Description
Description
I am trying to use SelectFromModel to select the most important X% of features based on feature importance. However, SelectFromModel only allows feature selection threshold to be determined by the mean of feature importances, median, some multiple of mean or median, or just by setting the threshold directly. I think it would be helpful for the API to allow the threshold to be set as a percentile to select a certain percent of features. This functionality is currently not present in scikit-learn.
Steps/Code to Reproduce
Example:
from sklearn.feature_selection import SelectFromModel
help(SelectFromModel)
Desired API
I'll write this in as a change to the SelectFromModel API, modifying the threshold parameter to take percentile inputs in the format "X-percentile" to select the top X% of features by importance.

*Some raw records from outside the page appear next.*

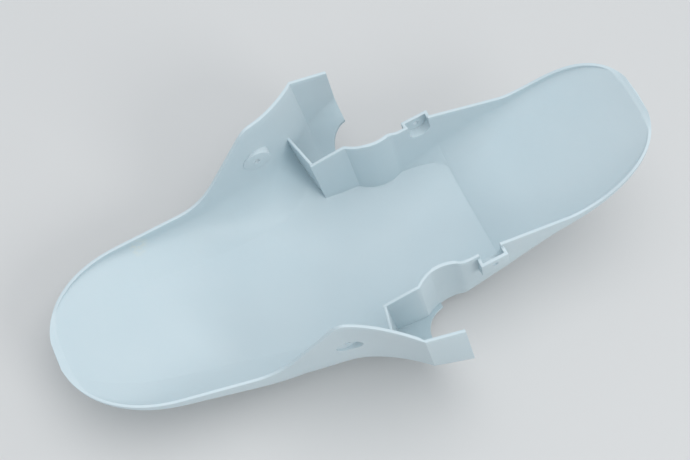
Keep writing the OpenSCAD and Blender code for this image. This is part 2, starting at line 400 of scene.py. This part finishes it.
panRings = [ring(x, frontHalf(x, 1)) for x in frontX + earX]
channelRings = [ring(x, rearHalf(x, 1)) for x in [f.earEnd] + troughX + tailX]
shell = loft("shell", panRings + channelRings, (noseX, 0, f.noseH), (f.tailLen, 0, rearRim(f.tailLen)))
print("outer form", len(shell.data.polygons))


# The solid between the inner walls, which the pan's cavity leaves standing
def postRing(x, w):
    z, s = rearRim(x), f.soft
    return [(x, -w, z - s), (x, -w, -f.deep), (x, w, -f.deep), (x, w, z - s), (x, w - s / 3, z - s / 3),
            (x, w - s, z), (x, s - w, z), (x, s / 3 - w, z - s / 3)]


def crossRing(y, x, top, side):
    s = f.soft
    return [(x + f.wall, side * y, top - s), (x + f.wall, side * y, -f.deep), (x, side * y, -f.deep),
            (x, side * y, top - s), (x + s / 3, side * y, top - s / 3), (x + s, side * y, top),
            (x + f.wall - s, side * y, top), (x + f.wall - s / 3, side * y, top - s / 3)]


def crossWall(side):
    rings = []
    for u in (-f.wall / 2, 0, f.earW):
        out = max(0, u)
        rings.append(crossRing(f.postW + u, -f.slant * out, -f.crossFall * out, side))
    return loft("cross", rings, (f.wall / 2, side * (f.postW - f.wall / 2), -f.deep / 2),
                (-f.slant * f.earW, side * (f.postW + f.earW), -f.deep / 2))


def boss(side):
    inner = f.bossY - f.wall
    return rod("boss", f.bossX, side * inner, side * (inner + f.bossDeep), f.bossZ, f.bossD / 2, f.bossSoft)


pastEar = f.earEnd + f.openH
lastRing = [(p[0] + f.openH, p[1], p[2]) for p in ring(f.earEnd, frontHalf(f.earEnd, -1))]
space = loft("space", [ring(x, frontHalf(x, -1)) for x in frontX + earX] + [lastRing],
             (noseX + f.wall, 0, f.noseH + 2), (pastEar, 0, 0))
posts = loft("posts", [postRing(x, troughW(x)) for x in postX + [f.earEnd]]
             + [postRing(pastEar, troughW(f.earEnd) + f.openW)],
             (0, 0, -f.deep / 2), (pastEar, 0, -f.deep / 2))
carve(space, [posts] + [crossWall(side) for side in (-1, 1)] + [boss(side) for side in (-1, 1)])
wheelSpace = loft("wheel", [ring(x, rearHalf(x, -1)) for x in postX + [f.earEnd] + troughX + tailX],
                  (0, 0, -f.wall), (f.tailLen - f.wall, 0, rearRim(f.tailLen) + 2))
carve(shell, [space, wheelSpace])
print("hollowed", len(shell.data.polygons))


# Upright face down to below the pocket, and from there a slope back to the side wall
def tabBlock(side):
    out, face = f.tabOut + f.wall / 2, f.holeDrop + f.tabLen / 2
    profile = [(0, 0), (out, 0), (out, -face), (f.wall / 2, -f.tabH), (0, -f.tabH)]

    def build(bm):
        ends = [[bm.verts.new((x, side * (f.tailW - f.wall / 2 + y), f.tabTop + z)) for y, z in profile]
                for x in (f.tabX, f.tabX + f.tabLen)]
        n = len(profile)
        bm.faces.new(ends[0])
        bm.faces.new(ends[1][::-1])
        for j in range(n):
            bm.faces.new((ends[0][j], ends[0][(j + 1) % n], ends[1][(j + 1) % n], ends[1][j]))
        bmesh.ops.recalc_face_normals(bm, faces=bm.faces)
    return bevelled("tab", build, f.soft)


# The pocket behind a tab, the round recess in a boss, and the bolt holes of both
def fixingCuts(side):
    tabMid = f.tabX + f.tabLen / 2
    tabZ = f.tabTop - f.holeDrop
    tabFace = f.tailW + f.tabOut
    half = (f.tabLen - 2 * f.wall) / 2
    y0 = side * (tabFace - f.wall)
    y1 = y0 - side * f.pocketDeep
    recessEnd = side * (f.bossY + f.bossDeep)
    return [
        rod("pocket", tabMid, y0, y1, tabZ, half),
        block("pocket", (tabMid - half, min(y0, y1), tabZ), (tabMid + half, max(y0, y1), tabZ + f.tabH)),
        rod("recess", f.bossX, side * f.bossY, recessEnd, f.bossZ, f.bossD / 2 - f.bossRim),
        rod("hole", f.bossX, side * (f.bossY - f.drill), side * (f.bossY + f.drill), f.bossZ, f.holeD / 2),
        rod("hole", tabMid, side * (tabFace - f.drill), side * (tabFace + f.drill), tabZ, f.holeD / 2),
    ]


# Where a fork leg passes the crown
def legNotch(side):
    place = Matrix.Translation((f.forkX, side * f.forkY, -f.deep / 2))

    def build(bm):
        bmesh.ops.create_cone(bm, cap_ends=True, segments=grid["notch"], radius1=f.forkR, radius2=f.forkR,
                              depth=f.deep, matrix=place)
    return bevelled("notch", build, 0)


for side in (-1, 1):
    carve(shell, [tabBlock(side)], "UNION")
for side in (-1, 1):
    carve(shell, fixingCuts(side))
carve(shell, [legNotch(side) for side in (-1, 1)])
print("bosses, tabs and notches", len(shell.data.polygons))

# From the draw frame in mm to the resting pose in metres
tilt = math.radians(f.tilt)


def restX(x, z):
    return x * math.cos(tilt) - z * math.sin(tilt)


mid = (restX(noseX, f.noseH) + restX(f.tailLen, rearRim(f.tailLen))) / 2
low = f.wheelX * math.sin(tilt) + wheelZ * math.cos(tilt) - f.crownR
pose = Matrix.Scale(0.001, 4) @ Matrix.Translation((-mid, 0, -low)) @ Matrix.Rotation(-tilt, 4, "Y")
shell.data.transform(pose)

# Points left double by the cuts are welded, and edges stay sharp where the faces turn by more than this
finish = dict(weld=0.00002, sharp=32)
bm = bmesh.new()
bm.from_mesh(shell.data)
bmesh.ops.remove_doubles(bm, verts=bm.verts, dist=finish["weld"])
bmesh.ops.dissolve_degenerate(bm, edges=bm.edges, dist=finish["weld"])
for face in bm.faces:
    face.smooth = True
for e in bm.edges:
    if len(e.link_faces) != 2 or e.calc_face_angle(0) > math.radians(finish["sharp"]):
        e.smooth = False
bm.to_mesh(shell.data)
bm.free()
shell.data.validate()
print("shell faces", len(shell.data.polygons))


# Short hand for building a material's nodes
class Nodes:
    def __init__(self, material):
        self.tree = material.node_tree
        self.coords = self.tree.nodes.new("ShaderNodeTexCoord").outputs["Object"]

    def noise(self, scale, detail=3.0, rough=0.5, vector=None):
        node = self.tree.nodes.new("ShaderNodeTexNoise")
        node.inputs["Scale"].default_value = scale
        node.inputs["Detail"].default_value = detail
        node.inputs["Roughness"].default_value = rough
        self.tree.links.new(vector or self.coords, node.inputs["Vector"])
        return node.outputs["Fac"]

    def span(self, value, low, high, least=0.0, most=1.0):
        node = self.tree.nodes.new("ShaderNodeMapRange")
        ends = {"From Min": low, "From Max": high, "To Min": least, "To Max": most}
        for name, number in ends.items():
            node.inputs[name].default_value = number
        self.tree.links.new(value, node.inputs["Value"])
        return node.outputs["Result"]

    def patches(self, scale, detail, low, high, rough=0.5, least=0.0, most=1.0, vector=None):
        return self.span(self.noise(scale, detail, rough, vector), low, high, least, most)

    def maths(self, operation, a, b):
        node = self.tree.nodes.new("ShaderNodeMath")
        node.operation = operation
        for k, value in enumerate((a, b)):
            if isinstance(value, (int, float)):
                node.inputs[k].default_value = value
            else:
                self.tree.links.new(value, node.inputs[k])
        return node.outputs[0]

    def stretched(self, scale, turn):
        node = self.tree.nodes.new("ShaderNodeMapping")
        node.inputs["Scale"].default_value = scale
        node.inputs["Rotation"].default_value = turn
        self.tree.links.new(self.coords, node.inputs["Vector"])
        return node.outputs["Vector"]

    def near(self, point, reach):
        node = self.tree.nodes.new("ShaderNodeVectorMath")
        node.operation = "DISTANCE"
        node.inputs[1].default_value = point
        self.tree.links.new(self.coords, node.inputs[0])
        return self.span(node.outputs["Value"], 0.0, reach, 1.0, 0.0)

    def blend(self, share, a, b):
        node = self.tree.nodes.new("ShaderNodeMix")
        node.data_type = "RGBA"
        self.tree.links.new(share, node.inputs["Factor"])
        for name, value in (("A", a), ("B", b)):
            socket = next(s for s in node.inputs if s.name == name and s.type == "RGBA")
            if isinstance(value, tuple):
                socket.default_value = (*value, 1)
            else:
                self.tree.links.new(value, socket)
        return next(s for s in node.outputs if s.type == "RGBA")

    def bump(self, height, strength, distance, below=None):
        node = self.tree.nodes.new("ShaderNodeBump")
        node.inputs["Strength"].default_value = strength
        node.inputs["Distance"].default_value = distance
        self.tree.links.new(height, node.inputs["Height"])
        if below:
            self.tree.links.new(below, node.inputs["Normal"])
        return node.outputs["Normal"]


# Pale blue gloss plastic: a slight moulding ripple, fine dust, hairline scuffs and one rubbed spot
plastic = dict(
    tone=(0.575, 0.665, 0.70), cool=(0.55, 0.65, 0.69), dust=(0.66, 0.70, 0.71), scuffTone=(0.66, 0.69, 0.62),
    clouds=dict(scale=9, detail=4, low=0.3, high=0.7),
    speckle=dict(scale=1400, detail=2, rough=0.6, low=0.68, high=0.76, most=0.25),
    hairs=dict(scale=1, detail=5, rough=0.65, low=0.70, high=0.78, most=0.1),
    hairStretch=(14, 900, 240), hairTurn=(0.3, 0.2, 0.5),
    hairGaps=dict(scale=14, detail=2, low=0.45, high=0.65),
    scuff=dict(scale=260, detail=4, low=0.4, high=0.6), scuffAt=(-0.185, 0.079, 0.06), scuffReach=0.012,
    sheen=dict(scale=22, detail=4, low=0.3, high=0.7, least=0.36, most=0.46),
    hairRough=0.25, scuffRough=0.2,
    rippleScale=45, ripple=0.06, rippleDepth=0.004, grainScale=700, grain=0.08, grainDepth=0.0003,
    ior=1.5, glow=0.12, glowDepth=0.004, glowTint=(0.8, 1.0, 1.0),
)
gloss = bpy.data.materials.new("glossPlastic")
gloss.use_nodes = True
nodes = Nodes(gloss)
shader = next(n for n in nodes.tree.nodes if n.type == "BSDF_PRINCIPLED")
clouds = nodes.patches(**plastic["clouds"])
speckle = nodes.patches(**plastic["speckle"])
hairWay = nodes.stretched(plastic["hairStretch"], plastic["hairTurn"])
hairs = nodes.patches(**plastic["hairs"], vector=hairWay)
hairs = nodes.maths("MULTIPLY", hairs, nodes.patches(**plastic["hairGaps"]))
scuff = nodes.near(plastic["scuffAt"], plastic["scuffReach"])
scuff = nodes.maths("MULTIPLY", scuff, nodes.patches(**plastic["scuff"]))
colour = nodes.blend(clouds, plastic["tone"], plastic["cool"])
colour = nodes.blend(speckle, colour, plastic["dust"])
colour = nodes.blend(hairs, colour, plastic["dust"])
colour = nodes.blend(scuff, colour, plastic["scuffTone"])
nodes.tree.links.new(colour, shader.inputs["Base Color"])
rough = nodes.patches(**plastic["sheen"])
rough = nodes.maths("ADD", rough, nodes.maths("MULTIPLY", hairs, plastic["hairRough"]))
rough = nodes.maths("ADD", rough, nodes.maths("MULTIPLY", scuff, plastic["scuffRough"]))
nodes.tree.links.new(rough, shader.inputs["Roughness"])
ripple = nodes.bump(nodes.noise(plastic["rippleScale"], 2), plastic["ripple"], plastic["rippleDepth"])
grain = nodes.noise(plastic["grainScale"])
grain = nodes.bump(grain, plastic["grain"], plastic["grainDepth"], ripple)
nodes.tree.links.new(grain, shader.inputs["Normal"])
shader.inputs["IOR"].default_value = plastic["ior"]
shader.inputs["Subsurface Weight"].default_value = plastic["glow"]
shader.inputs["Subsurface Scale"].default_value = plastic["glowDepth"]
shader.inputs["Subsurface Radius"].default_value = plastic["glowTint"]
shell.data.materials.clear()
shell.data.materials.append(gloss)
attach(shell, "root")
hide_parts("fender")
print("material made")

# Plain pale floor
ground = dict(size=6.0, tone=(0.64, 0.64, 0.635), pale=0.97, cloudScale=3, rough=0.75)
bpy.ops.mesh.primitive_plane_add(size=ground["size"], location=(0, 0, 0))
floor = bpy.context.object
floor.name = "floor"
floorMaterial = bpy.data.materials.new("floor")
floorMaterial.use_nodes = True
floorNodes = Nodes(floorMaterial)
floorShader = next(n for n in floorNodes.tree.nodes if n.type == "BSDF_PRINCIPLED")
paler = tuple(ground["pale"] * c for c in ground["tone"])
floorColour = floorNodes.blend(floorNodes.noise(ground["cloudScale"]), ground["tone"], paler)
floorNodes.tree.links.new(floorColour, floorShader.inputs["Base Color"])
floorShader.inputs["Roughness"].default_value = ground["rough"]
floor.data.materials.append(floorMaterial)

# Soft light: a wide lamp overhead, a mild one from the tail, and a pale sky
lamps = dict(
    overhead=dict(place=(0.1, 0.2, 2.6), aim=(0, 0, 0), size=2.6, power=27, tone=(1, 1, 1)),
    key=dict(place=(0.9, -2.1, 1.9), aim=(0, 0, 0.05), size=1.4, power=17, tone=(1, 0.99, 0.97)),
)
skyLight = dict(tone=(0.90, 0.95, 1.0), power=0.7)
for name, lamp in lamps.items():
    light = bpy.data.lights.new(name, "AREA")
    light.shape = "DISK"
    light.size = lamp["size"]
    light.energy = lamp["power"]
    light.color = lamp["tone"]
    holder = bpy.data.objects.new(name, light)
    bpy.context.scene.collection.objects.link(holder)
    holder.location = lamp["place"]
    way = Vector(lamp["aim"]) - Vector(lamp["place"])
    holder.rotation_euler = way.to_track_quat("-Z", "Y").to_euler()

world = bpy.data.worlds.new("world")
world.use_nodes = True
sky = world.node_tree.nodes["Background"]
sky.inputs["Color"].default_value = (*skyLight["tone"], 1)
sky.inputs["Strength"].default_value = skyLight["power"]
bpy.context.scene.world = world
bpy.context.scene.view_settings.view_transform = "Standard"
print("stage lit")
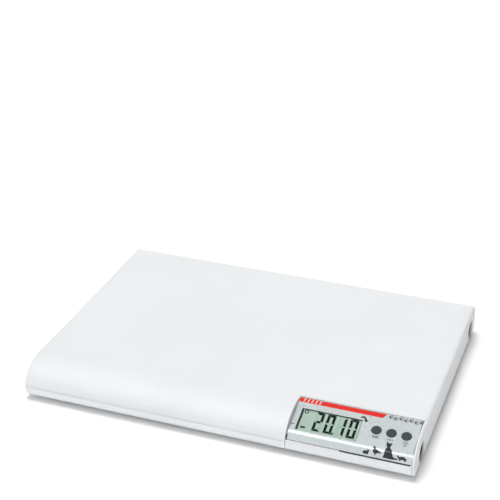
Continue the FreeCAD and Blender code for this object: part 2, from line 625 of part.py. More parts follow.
# ---------------------------------------------------------------- cell cables
def cable(points):
    """A round cable through points, whose arcs are as large as their runs allow."""
    radii = []
    for a, b, c in zip(points, points[1:], points[2:]):
        shorter = min((a - b).Length, (c - b).Length)
        turn = math.pi - (a - b).getAngle(c - b)
        radii.append(0.45 * shorter / math.tan(turn / 2))
    path = Part.Wire(rounded_path(points, radii))
    start = path.Edges[0]
    along = start.tangentAt(start.FirstParameter)
    profile = Part.Wire(Part.Circle(points[0], along, CABLE_R).toShape())
    tube = path.makePipeShell([profile], True, False)
    print("cable", round(path.Length), "mm, volume / expected", round(
        tube.Volume / (math.pi * CABLE_R ** 2 * path.Length), 4), "smallest radius", round(min(radii), 1))
    return tube


def body_cables():
    """One cable per load cell and one from the batteries, along the floor to the board's socket."""
    low = FOOT_GAP + FLOOR + CABLE_R + 0.2
    plug_y, plug_z = -151.0, 17.2
    pitch = 3.0
    lanes = {"cell_cable_front_left": -2, "battery_lead": -1, "cell_cable_rear_left": 0,
             "cell_cable_rear_right": 1, "cell_cable_front_right": 2}
    ways = {
        "cell_cable_front_left": [(-172, -94), (-120, -98), (-60, -104), (0, -111), (60, -111), (112, -108)],
        "battery_lead": [(-23, 4), (4, -14), (24, -46), (48, -80), (80, -100), (114, -103)],
        "cell_cable_rear_left": [(-171, 116), (-130, 104), (-96, 70), (-78, 64), (-10, 60), (28, 18),
                                 (40, -40), (78, -84), (118, -98)],
        "cell_cable_rear_right": [(171, 124), (150, 96), (134, 48), (131, -8), (142, -58)],
        "cell_cable_front_right": [(171, -86), (163, -97)],
    }
    made = {}
    for name, way in ways.items():
        x_end = 152.0 + pitch * lanes[name]
        bend_y = -104.0 + min(lanes[name], 0) * 2.7 - max(lanes[name] - 1, 0) * 9.0
        rise = [(x_end, bend_y, low), (x_end, -133, low), (x_end, plug_y - 2, low + 1.0),
                (x_end, plug_y - 1.2, plug_z)]
        made[name] = cable([V(x, y, low) for x, y in way] + [V(*point) for point in rise])
    return made


# ---------------------------------------------------------------- export
def main():
    parts = {
        "platform_cover": platform_cover(),
        "bottom_shell": bottom_shell(),
        "end_cap_right": end_cap(1),
        "end_cap_left": end_cap(-1),
        "end_cap_screws": end_cap_screws(),
        "shell_screws": shell_screws(),
        "stiffener_plate": stiffener_plate(),
        "display_fascia": display_fascia(),
        "display_housing": display_housing(),
        "display_lens": display_lens(),
        "lcd_frame": lcd_frame(),
        "lcd_glass": lcd_glass(),
        "lcd_reflector": lcd_reflector(),
        "lcd_connectors": lcd_connectors(),
        "circuit_board": circuit_board(),
        "board_components": board_components(),
        "cable_socket": cable_socket(),
        "board_screws": board_screws(),
        "module_screws": module_screws(),
        "keypad_mat": keypad_mat(),
        "battery_box": battery_box(),
        "batteries": batteries(),
        "battery_contacts": battery_contacts(),
        "battery_door": battery_door(),
    }
    for name, x in BUTTON_X.items():
        parts[f"button_{name}"] = button(x)
    retainers, gauges = [], []
    for side, hand in ((-1, "left"), (1, "right")):
        for end, y in PLUG_Y.items():
            parts[f"side_plug_{end}_{hand}"] = plug(side, y)
        for end, y in FOOT_Y.items():
            x = side * FOOT_X
            parts[f"load_cell_{end}_{hand}"] = load_cell(x, y)
            parts[f"cell_bracket_{end}_{hand}"] = cell_bracket(x, y)
            parts[f"foot_post_{end}_{hand}"] = foot_post(x, y)
            parts[f"foot_pad_{end}_{hand}"] = foot_pad(x, y)
            retainers += cell_retainers(x, y)
            gauges.append(strain_gauge(x, y))
    parts["cell_retainers"] = retainers
    parts["strain_gauges"] = gauges
    parts.update(body_cables())

    os.makedirs("parts", exist_ok=True)
    for name, shape in parts.items():
        solids = shape if isinstance(shape, list) else [shape]
        whole = Part.makeCompound([s for shape in solids for s in shape.Solids])
        bad = [s for s in whole.Solids if not s.isValid() or s.Volume <= 0]
        expected = len(solids)
        if bad or len(whole.Solids) != expected:
            print("CHECK", name, "solids", len(whole.Solids), "expected", expected, "bad", len(bad))
        (whole.Solids[0] if len(whole.Solids) == 1 else whole).exportStep(f"parts/{name}.step")
    print(len(parts), "nodes")


main()
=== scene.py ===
"""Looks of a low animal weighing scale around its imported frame: materials, printed panel, display, studio.

Artwork is in mm, and what Blender is given in metres, both in the frame's own axes: +X right, +Y to the
rear, +Z up from the surface that the scale stands on.
"""
import json
import math

import bmesh
import bpy
from mathutils import Matrix, Vector
from mathutils.geometry import tessellate_polygon


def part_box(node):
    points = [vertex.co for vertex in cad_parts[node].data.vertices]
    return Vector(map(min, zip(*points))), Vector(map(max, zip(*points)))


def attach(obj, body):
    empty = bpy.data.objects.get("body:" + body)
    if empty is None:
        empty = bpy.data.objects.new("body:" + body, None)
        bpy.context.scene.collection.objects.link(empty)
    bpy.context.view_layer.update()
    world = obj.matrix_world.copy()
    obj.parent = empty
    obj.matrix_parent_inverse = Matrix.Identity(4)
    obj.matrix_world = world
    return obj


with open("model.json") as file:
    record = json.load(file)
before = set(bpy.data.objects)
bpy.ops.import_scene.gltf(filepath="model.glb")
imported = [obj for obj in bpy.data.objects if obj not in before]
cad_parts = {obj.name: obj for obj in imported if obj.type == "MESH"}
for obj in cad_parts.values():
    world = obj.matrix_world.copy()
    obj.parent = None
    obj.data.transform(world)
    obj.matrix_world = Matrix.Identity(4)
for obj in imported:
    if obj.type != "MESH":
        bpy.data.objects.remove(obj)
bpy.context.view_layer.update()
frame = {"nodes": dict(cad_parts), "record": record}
scene = bpy.context.scene
MM = 0.001

# ------------------------------------------------------------------ the display panel's own surface
PANEL_LINE = (-123.9, 44.2)      # Y, Z of the line that "down the panel" is measured from, in mm
PANEL_TILT = math.radians(18)
PANEL_LIP = (-178.0, 20.8)       # Y, Z of its lower front edge
BEND_CORNER = 50.0               # down the panel to the corner that the bend rounds off
BEND_RADIUS = 9.0
BEND_STEP = 0.4                  # spacing of the cuts that let a print follow the bend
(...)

from sklearn.feature_selection import SelectFromModel
from sklearn.ensemble import RandomForestRegressor
select = SelectFromModel(RandomForestRegressor(), threshold="10-percentile") # following the format of mean/median scaling in docs, i.e. "1.25*mean"
Versions
Darwin-16.6.0-x86_64-i386-64bit
Python 3.6.1 |Anaconda 4.4.0 (x86_64)| (default, May 11 2017, 13:04:09) [GCC 4.2.1 Compatible Apple LLVM 6.0 (clang-600.0.57)]
NumPy 1.12.1
SciPy 0.19.0
Scikit-Learn 0.18.1